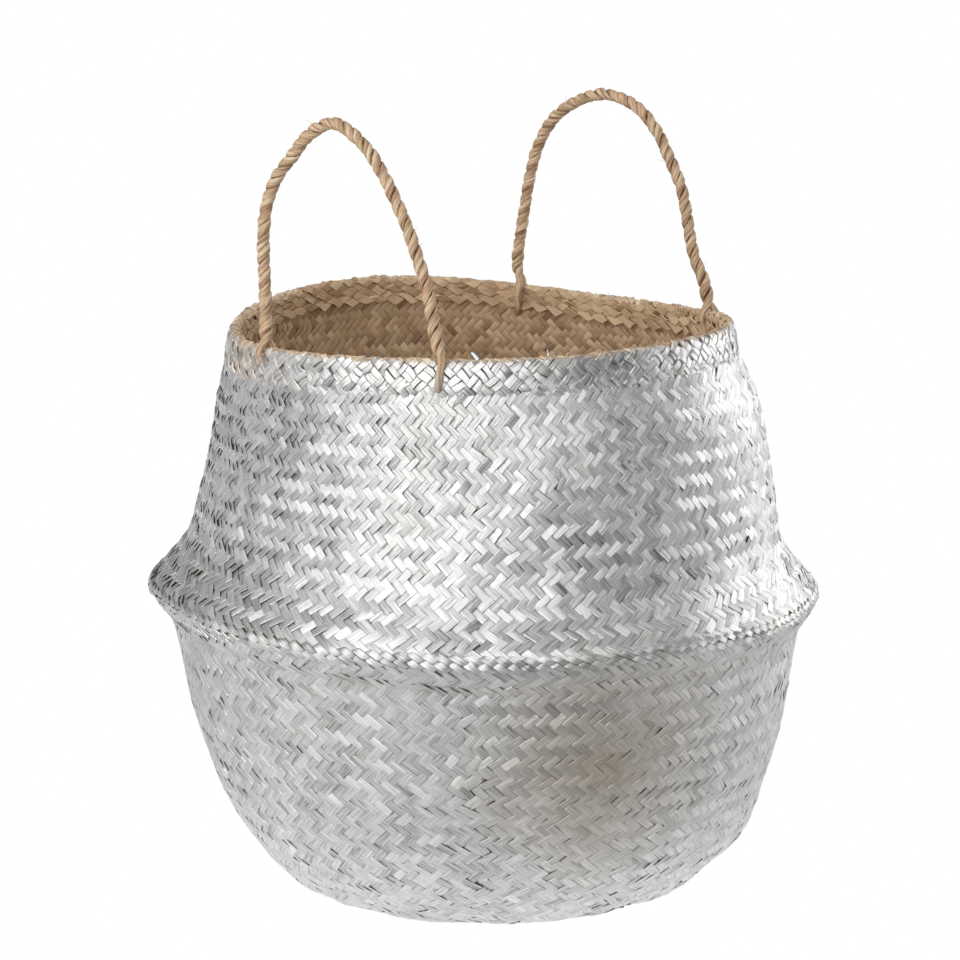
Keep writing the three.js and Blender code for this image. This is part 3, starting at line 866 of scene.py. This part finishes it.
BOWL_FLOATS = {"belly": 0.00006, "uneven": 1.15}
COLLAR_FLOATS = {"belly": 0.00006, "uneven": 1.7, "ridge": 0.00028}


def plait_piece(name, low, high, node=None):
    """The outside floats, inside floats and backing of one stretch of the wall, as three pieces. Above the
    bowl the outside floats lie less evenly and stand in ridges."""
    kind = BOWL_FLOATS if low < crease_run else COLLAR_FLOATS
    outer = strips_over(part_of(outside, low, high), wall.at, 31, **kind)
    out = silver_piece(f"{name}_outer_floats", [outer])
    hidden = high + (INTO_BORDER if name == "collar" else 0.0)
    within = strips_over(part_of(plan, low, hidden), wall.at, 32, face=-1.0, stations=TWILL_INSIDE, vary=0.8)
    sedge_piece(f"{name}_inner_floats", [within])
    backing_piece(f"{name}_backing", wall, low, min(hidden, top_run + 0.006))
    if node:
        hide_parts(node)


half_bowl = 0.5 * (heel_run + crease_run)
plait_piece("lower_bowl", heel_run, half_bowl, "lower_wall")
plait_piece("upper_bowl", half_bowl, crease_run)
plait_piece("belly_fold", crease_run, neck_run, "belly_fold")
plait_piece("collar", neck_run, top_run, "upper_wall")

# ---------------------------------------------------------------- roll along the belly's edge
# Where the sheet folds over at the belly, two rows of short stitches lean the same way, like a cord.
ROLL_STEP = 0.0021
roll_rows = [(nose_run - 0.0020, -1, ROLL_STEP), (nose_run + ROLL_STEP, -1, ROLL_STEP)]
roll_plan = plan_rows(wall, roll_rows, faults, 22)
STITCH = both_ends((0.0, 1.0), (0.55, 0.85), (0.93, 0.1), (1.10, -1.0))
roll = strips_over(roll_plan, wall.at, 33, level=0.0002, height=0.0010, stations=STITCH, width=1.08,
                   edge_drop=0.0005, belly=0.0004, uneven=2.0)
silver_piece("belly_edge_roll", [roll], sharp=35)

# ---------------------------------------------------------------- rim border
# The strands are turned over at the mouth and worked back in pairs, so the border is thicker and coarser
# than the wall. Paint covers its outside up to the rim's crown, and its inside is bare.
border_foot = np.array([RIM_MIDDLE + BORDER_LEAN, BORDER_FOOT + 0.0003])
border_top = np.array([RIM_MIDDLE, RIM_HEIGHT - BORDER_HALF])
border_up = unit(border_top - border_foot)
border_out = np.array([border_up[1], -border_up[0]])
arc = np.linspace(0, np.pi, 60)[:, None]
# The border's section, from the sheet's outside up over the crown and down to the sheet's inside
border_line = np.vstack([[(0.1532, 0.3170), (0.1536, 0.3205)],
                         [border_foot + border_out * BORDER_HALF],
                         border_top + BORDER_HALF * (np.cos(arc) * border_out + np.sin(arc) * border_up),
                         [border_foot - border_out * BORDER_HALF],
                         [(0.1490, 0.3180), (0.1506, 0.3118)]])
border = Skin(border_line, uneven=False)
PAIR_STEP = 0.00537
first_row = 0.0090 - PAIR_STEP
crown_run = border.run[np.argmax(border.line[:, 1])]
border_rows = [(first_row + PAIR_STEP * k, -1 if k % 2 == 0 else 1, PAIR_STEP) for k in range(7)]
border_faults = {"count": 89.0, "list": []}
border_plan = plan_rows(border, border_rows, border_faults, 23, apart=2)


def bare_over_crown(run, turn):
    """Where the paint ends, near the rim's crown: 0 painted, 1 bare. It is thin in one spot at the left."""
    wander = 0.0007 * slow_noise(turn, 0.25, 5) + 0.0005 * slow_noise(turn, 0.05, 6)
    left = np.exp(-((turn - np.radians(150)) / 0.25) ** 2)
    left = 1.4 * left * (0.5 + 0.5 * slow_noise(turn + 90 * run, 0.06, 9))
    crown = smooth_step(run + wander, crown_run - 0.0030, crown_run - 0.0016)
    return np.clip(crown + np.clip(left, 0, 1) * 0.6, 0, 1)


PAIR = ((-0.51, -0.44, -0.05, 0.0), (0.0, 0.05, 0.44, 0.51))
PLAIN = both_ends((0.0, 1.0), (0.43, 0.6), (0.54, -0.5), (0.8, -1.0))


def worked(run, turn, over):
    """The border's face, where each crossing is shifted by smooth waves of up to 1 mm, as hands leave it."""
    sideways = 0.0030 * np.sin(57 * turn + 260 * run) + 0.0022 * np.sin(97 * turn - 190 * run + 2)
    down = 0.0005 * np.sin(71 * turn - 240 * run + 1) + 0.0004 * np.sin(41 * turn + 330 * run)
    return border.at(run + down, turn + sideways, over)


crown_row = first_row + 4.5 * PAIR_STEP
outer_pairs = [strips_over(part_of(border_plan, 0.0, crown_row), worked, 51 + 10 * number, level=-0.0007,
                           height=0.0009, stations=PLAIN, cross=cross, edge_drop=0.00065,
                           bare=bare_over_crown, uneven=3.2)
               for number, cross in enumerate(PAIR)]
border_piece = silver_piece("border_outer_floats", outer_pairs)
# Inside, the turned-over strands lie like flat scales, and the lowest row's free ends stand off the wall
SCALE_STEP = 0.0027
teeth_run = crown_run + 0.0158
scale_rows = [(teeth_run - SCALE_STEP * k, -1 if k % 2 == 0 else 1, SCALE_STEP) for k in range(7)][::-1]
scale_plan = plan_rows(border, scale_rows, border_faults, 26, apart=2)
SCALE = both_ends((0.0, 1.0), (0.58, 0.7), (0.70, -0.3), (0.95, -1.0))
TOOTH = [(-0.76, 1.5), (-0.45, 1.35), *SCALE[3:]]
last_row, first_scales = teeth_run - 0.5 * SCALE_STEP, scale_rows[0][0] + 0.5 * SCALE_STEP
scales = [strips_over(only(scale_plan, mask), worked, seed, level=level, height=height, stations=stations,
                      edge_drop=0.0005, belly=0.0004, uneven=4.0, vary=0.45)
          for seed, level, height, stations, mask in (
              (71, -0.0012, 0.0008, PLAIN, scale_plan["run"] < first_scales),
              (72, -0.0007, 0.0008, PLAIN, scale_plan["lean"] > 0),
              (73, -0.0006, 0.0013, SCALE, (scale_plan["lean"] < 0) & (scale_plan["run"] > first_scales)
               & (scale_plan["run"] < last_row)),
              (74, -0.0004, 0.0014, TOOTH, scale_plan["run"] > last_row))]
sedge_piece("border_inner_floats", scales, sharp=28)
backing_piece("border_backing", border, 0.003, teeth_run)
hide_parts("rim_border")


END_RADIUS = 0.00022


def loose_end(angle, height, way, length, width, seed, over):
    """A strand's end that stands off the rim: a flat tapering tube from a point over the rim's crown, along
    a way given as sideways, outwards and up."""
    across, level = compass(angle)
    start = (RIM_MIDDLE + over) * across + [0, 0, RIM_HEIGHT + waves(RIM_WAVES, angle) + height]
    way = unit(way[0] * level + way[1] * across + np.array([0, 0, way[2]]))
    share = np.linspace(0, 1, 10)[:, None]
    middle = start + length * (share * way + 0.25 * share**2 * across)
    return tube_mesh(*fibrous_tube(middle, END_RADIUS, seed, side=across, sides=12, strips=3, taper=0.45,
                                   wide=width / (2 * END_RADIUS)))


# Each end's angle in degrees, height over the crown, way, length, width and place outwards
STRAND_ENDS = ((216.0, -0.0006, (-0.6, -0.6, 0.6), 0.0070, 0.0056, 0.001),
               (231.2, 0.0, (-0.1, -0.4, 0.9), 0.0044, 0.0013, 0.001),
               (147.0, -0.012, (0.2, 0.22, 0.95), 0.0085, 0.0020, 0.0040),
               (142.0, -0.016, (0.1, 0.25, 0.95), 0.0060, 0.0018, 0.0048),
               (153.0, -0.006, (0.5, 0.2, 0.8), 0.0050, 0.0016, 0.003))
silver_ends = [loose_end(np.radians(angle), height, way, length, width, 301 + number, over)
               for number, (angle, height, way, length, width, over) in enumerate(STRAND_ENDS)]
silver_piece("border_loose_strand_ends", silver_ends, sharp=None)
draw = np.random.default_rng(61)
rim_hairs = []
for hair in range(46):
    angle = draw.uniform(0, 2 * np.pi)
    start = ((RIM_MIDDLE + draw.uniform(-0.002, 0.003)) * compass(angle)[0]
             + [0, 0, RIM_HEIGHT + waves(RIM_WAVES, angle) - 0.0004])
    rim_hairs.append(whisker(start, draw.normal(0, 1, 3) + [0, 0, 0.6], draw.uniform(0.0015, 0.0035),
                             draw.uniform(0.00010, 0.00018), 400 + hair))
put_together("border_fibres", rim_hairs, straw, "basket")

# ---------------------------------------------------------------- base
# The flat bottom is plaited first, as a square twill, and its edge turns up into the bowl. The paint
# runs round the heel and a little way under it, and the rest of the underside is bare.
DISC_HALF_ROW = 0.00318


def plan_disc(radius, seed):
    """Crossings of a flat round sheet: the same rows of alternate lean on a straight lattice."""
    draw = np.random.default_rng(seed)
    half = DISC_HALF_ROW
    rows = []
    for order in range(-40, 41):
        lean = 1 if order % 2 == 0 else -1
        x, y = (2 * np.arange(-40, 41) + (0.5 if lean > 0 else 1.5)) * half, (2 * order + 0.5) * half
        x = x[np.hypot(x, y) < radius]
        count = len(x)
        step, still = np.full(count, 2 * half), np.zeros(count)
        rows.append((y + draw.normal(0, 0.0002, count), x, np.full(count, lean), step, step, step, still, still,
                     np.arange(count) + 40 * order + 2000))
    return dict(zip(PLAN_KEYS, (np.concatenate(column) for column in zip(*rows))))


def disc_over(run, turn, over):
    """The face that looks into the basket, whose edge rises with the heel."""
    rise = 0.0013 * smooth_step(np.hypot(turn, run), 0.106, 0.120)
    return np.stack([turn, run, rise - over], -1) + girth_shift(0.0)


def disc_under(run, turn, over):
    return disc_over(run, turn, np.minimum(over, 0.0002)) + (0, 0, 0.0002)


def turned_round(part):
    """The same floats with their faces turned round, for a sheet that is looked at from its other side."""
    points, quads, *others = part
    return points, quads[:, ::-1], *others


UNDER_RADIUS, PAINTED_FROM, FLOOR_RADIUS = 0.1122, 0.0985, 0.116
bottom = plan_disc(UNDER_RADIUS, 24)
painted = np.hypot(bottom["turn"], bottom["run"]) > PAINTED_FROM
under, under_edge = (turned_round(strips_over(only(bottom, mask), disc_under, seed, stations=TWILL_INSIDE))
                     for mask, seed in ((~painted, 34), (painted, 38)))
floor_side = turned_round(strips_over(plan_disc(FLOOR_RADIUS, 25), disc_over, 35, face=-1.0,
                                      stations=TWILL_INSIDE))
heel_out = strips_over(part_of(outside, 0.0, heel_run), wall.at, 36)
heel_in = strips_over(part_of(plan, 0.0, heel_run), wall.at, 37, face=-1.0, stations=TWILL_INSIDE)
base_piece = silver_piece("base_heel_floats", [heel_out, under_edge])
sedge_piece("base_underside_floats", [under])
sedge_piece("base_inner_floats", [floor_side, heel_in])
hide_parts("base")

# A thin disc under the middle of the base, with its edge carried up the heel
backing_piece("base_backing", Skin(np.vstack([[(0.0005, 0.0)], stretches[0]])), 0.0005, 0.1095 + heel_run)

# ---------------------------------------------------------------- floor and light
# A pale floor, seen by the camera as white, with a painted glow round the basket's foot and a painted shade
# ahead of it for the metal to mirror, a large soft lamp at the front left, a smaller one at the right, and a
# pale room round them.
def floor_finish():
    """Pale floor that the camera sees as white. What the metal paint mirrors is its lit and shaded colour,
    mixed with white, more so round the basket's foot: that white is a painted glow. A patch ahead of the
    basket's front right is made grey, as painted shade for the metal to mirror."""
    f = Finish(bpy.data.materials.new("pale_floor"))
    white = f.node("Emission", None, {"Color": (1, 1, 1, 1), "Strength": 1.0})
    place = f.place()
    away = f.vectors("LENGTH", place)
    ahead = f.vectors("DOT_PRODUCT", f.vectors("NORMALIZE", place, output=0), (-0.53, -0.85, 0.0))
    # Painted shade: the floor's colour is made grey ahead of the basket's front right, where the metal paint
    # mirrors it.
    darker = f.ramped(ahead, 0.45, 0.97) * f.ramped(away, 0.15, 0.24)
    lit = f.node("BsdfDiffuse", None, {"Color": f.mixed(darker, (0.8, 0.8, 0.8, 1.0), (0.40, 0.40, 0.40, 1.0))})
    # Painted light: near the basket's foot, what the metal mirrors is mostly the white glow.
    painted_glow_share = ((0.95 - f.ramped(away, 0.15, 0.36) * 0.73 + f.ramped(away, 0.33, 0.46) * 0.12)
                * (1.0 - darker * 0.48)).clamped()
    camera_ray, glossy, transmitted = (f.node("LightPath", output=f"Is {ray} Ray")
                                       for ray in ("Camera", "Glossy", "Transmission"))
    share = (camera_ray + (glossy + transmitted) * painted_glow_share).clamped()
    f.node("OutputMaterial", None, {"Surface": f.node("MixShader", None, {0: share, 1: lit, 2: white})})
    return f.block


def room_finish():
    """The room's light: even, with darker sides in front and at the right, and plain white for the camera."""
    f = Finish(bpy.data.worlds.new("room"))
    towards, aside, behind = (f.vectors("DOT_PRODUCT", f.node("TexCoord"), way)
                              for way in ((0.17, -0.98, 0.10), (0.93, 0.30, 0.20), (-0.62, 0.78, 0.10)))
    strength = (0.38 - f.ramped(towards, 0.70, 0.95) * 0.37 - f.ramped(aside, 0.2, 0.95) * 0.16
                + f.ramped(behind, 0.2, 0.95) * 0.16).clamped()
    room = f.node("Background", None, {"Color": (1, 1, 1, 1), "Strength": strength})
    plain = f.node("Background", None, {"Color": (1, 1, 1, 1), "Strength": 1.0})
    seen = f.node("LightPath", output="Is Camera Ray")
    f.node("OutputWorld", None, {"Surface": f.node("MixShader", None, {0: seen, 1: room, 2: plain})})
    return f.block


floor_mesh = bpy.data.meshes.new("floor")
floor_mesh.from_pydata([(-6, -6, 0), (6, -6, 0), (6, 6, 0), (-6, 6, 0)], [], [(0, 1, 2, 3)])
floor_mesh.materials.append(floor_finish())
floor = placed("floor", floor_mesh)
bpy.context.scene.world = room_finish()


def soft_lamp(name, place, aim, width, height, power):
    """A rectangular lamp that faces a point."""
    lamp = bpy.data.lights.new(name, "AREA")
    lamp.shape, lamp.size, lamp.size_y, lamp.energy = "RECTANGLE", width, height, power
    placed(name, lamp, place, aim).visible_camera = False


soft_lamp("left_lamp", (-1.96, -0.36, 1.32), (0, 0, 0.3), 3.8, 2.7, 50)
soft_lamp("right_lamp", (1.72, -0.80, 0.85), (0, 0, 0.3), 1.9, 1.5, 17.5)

------

§ **What is expected**
Pick out every line with the string "node" and copy it.

§ **Result below**
def plait_piece(name, low, high, node=None):
    if node:
        hide_parts(node)
    white = f.node("Emission", None, {"Color": (1, 1, 1, 1), "Strength": 1.0})
    lit = f.node("BsdfDiffuse", None, {"Color": f.mixed(darker, (0.8, 0.8, 0.8, 1.0), (0.40, 0.40, 0.40, 1.0))})
    camera_ray, glossy, transmitted = (f.node("LightPath", output=f"Is {ray} Ray")
    f.node("OutputMaterial", None, {"Surface": f.node("MixShader", None, {0: share, 1: lit, 2: white})})
    towards, aside, behind = (f.vectors("DOT_PRODUCT", f.node("TexCoord"), way)
    room = f.node("Background", None, {"Color": (1, 1, 1, 1), "Strength": strength})
    plain = f.node("Background", None, {"Color": (1, 1, 1, 1), "Strength": 1.0})
    seen = f.node("LightPath", output="Is Camera Ray")
    f.node("OutputWorld", None, {"Surface": f.node("MixShader", None, {0: seen, 1: room, 2: plain})})